With Kraft and online research, Thibodo and Chairez learned what they needed to do to take care of chickens in their yard, and after attaining a permit from the city of Denver, they ordered six chicks online (yes, you can just go online and order chicks to be sent via mail). The chicks were born on a Tuesday in June, and two days later Thibodo picked them up at the post office.

Now the five chickens (one was a rooster and so was sent to Thomas’ co-worker’s house in Englewood, where they allow roosters) are part of the family. Although Dove and the couple’s other dog, Ozzie, don’t care much for the chickens, Millie, their cockapoo, has made herself their protector. She’ll spend most the night running outside to check on the coop, and then sleep during the day.

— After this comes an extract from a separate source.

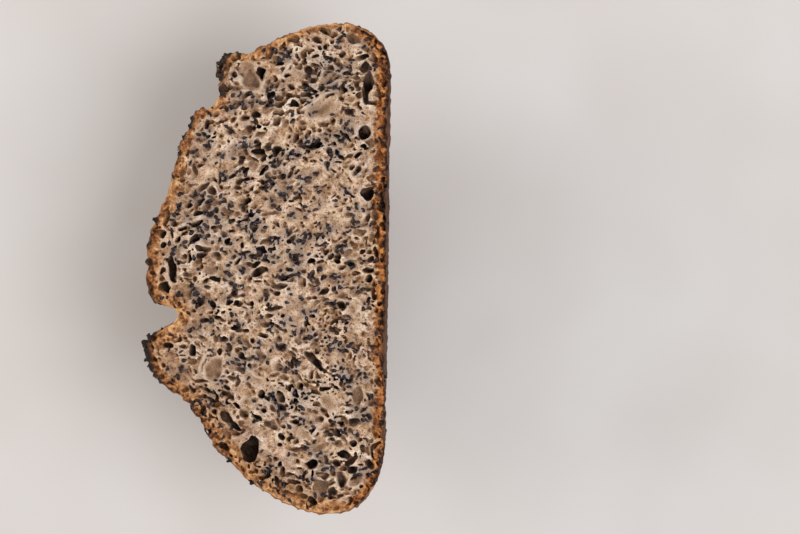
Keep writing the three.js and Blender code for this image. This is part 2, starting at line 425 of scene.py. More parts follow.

Tink and company, who are five-months old this month, are not laying eggs yet. Usually chickens begin laying in their fifth to seventh month. Thibodo has been checking the nests each day, looking for the first egg. She hopes to have them laying by December, although cold weather decreases egg production. Once the chickens start laying eggs they should have about eight eggs each week.

While many chicken owners intend to enjoy their pets on the dinner table after their egg-laying days are over, Thibodo said that won’t happen in their home. Though not a vegetarian (anymore), the fact that Thibodo knows each of the hen’s individual personalities so well, and her obvious affection for each of her “girly girls,” will keep the hens from becoming an entrée.

“I couldn’t eat them. … I think that if we were raising chickens for meat, then I would probably have a little bit different relationship with them,” she said.

But as it is, each one is another little addition to their family and entertains the couple every day.

 “All those adages about chickens that are so true, like don’t be such a chicken and the sky is falling, the sky is falling. It is kinda funny; those are all true, is what I’ve discovered. You walk in and it’s like—oh you’re the big scary human,” Thibodo said, although she has since won them over with treats.